▶ _Supplied records_
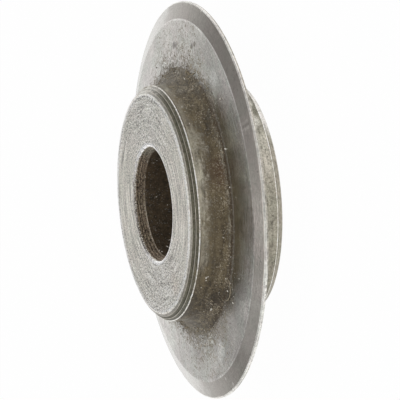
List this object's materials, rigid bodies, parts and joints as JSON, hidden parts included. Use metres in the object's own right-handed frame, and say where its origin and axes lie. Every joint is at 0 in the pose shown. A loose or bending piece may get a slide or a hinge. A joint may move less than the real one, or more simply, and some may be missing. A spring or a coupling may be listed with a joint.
{
  "type": "pipe cutter wheel",
  "caption": "One-piece steel cutting wheel: a thin disc with a bevelled, rounded cutting edge, equal hubs on both sides and a plain bore.",
  "frame": {"origin": "the wheel's centre: on the axis, halfway between the two hub faces and in the plane of the cutting edge", "axes": "+Z along the axis, towards the hub face that looks up; the wheel rests on its other hub face"},
  "size_m": [0.019, 0.019, 0.0046],
  "materials": {
    "tool_steel": "turned and ground, with brown grime in the roots and the bore"
  },
  "bodies": {
    "root": {"cutter_wheel": "tool_steel"}
  },
  "joints": []
}
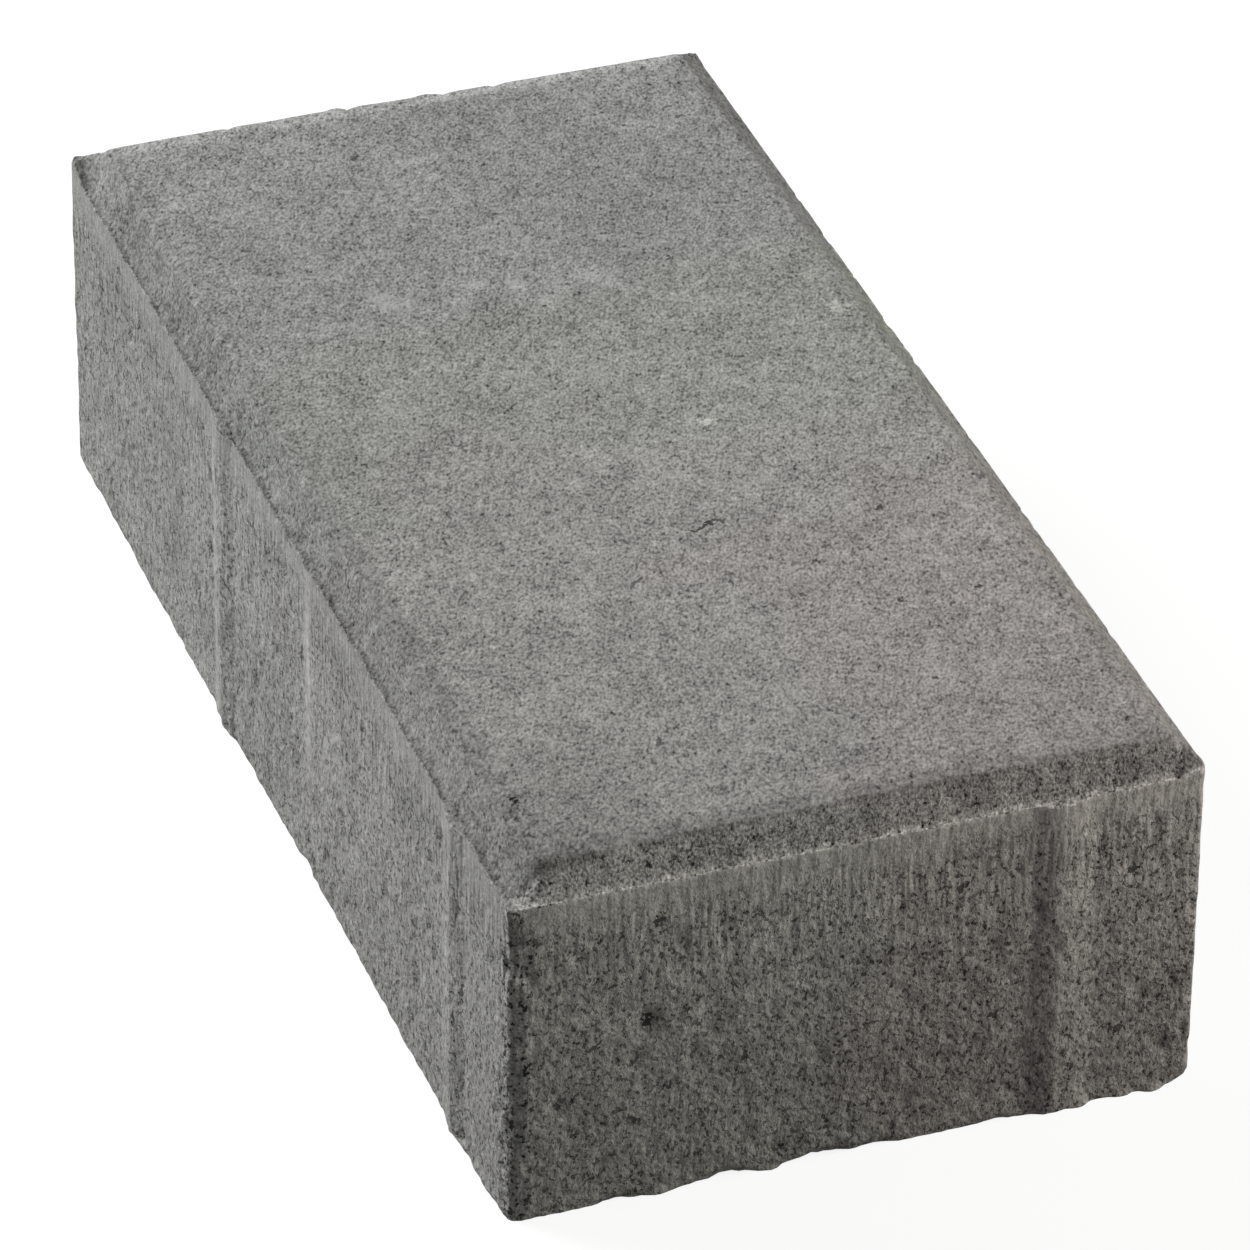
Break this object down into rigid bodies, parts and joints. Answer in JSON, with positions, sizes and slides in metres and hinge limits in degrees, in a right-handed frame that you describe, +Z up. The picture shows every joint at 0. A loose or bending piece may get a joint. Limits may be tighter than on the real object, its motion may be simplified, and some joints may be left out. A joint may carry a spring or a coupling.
{
  "type": "concrete paving stone",
  "caption": "Rectangular grey concrete paving stone with a chamfered wearing face and low upright spacer ribs on one long and one short side.",
  "frame": {"origin": "on the ground, under the middle of the stone's overall outline, ribs included", "axes": "+Z up out of the chamfered wearing face, +Y along the length, away from the ribbed short side, +X across the width, away from the ribbed long side"},
  "size_m": [0.1062, 0.2132, 0.06],
  "materials": {
    "concrete": "cast grey concrete, matt and granular, with fine pits"
  },
  "bodies": {
    "root": {"paving_stone": "concrete"}
  },
  "joints": []
}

▶ _What is expected_
Give an exact copy of all the data shown above.

▶ _Output_
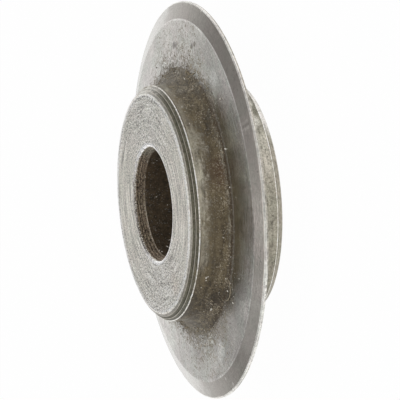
List this object's materials, rigid bodies, parts and joints as JSON, hidden parts included. Use metres in the object's own right-handed frame, and say where its origin and axes lie. Every joint is at 0 in the pose shown. A loose or bending piece may get a slide or a hinge. A joint may move less than the real one, or more simply, and some may be missing. A spring or a coupling may be listed with a joint.
{
  "type": "pipe cutter wheel",
  "caption": "One-piece steel cutting wheel: a thin disc with a bevelled, rounded cutting edge, equal hubs on both sides and a plain bore.",
  "frame": {"origin": "the wheel's centre: on the axis, halfway between the two hub faces and in the plane of the cutting edge", "axes": "+Z along the axis, towards the hub face that looks up; the wheel rests on its other hub face"},
  "size_m": [0.019, 0.019, 0.0046],
  "materials": {
    "tool_steel": "turned and ground, with brown grime in the roots and the bore"
  },
  "bodies": {
    "root": {"cutter_wheel": "tool_steel"}
  },
  "joints": []
}
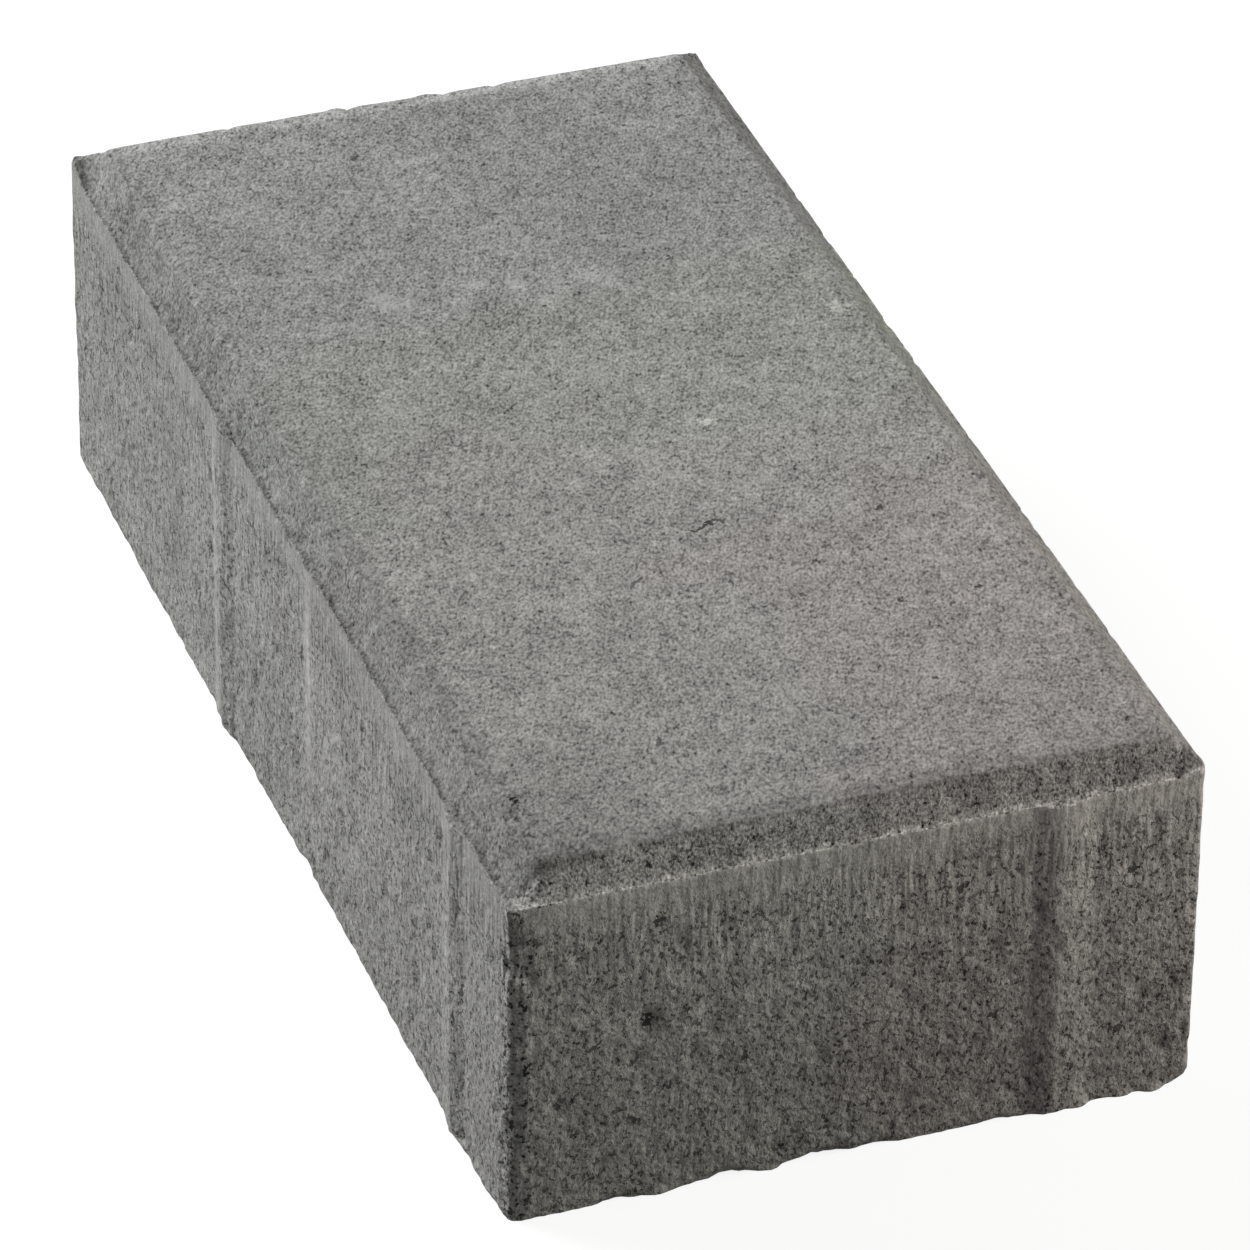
Break this object down into rigid bodies, parts and joints. Answer in JSON, with positions, sizes and slides in metres and hinge limits in degrees, in a right-handed frame that you describe, +Z up. The picture shows every joint at 0. A loose or bending piece may get a joint. Limits may be tighter than on the real object, its motion may be simplified, and some joints may be left out. A joint may carry a spring or a coupling.
{
  "type": "concrete paving stone",
  "caption": "Rectangular grey concrete paving stone with a chamfered wearing face and low upright spacer ribs on one long and one short side.",
  "frame": {"origin": "on the ground, under the middle of the stone's overall outline, ribs included", "axes": "+Z up out of the chamfered wearing face, +Y along the length, away from the ribbed short side, +X across the width, away from the ribbed long side"},
  "size_m": [0.1062, 0.2132, 0.06],
  "materials": {
    "concrete": "cast grey concrete, matt and granular, with fine pits"
  },
  "bodies": {
    "root": {"paving_stone": "concrete"}
  },
  "joints": []
}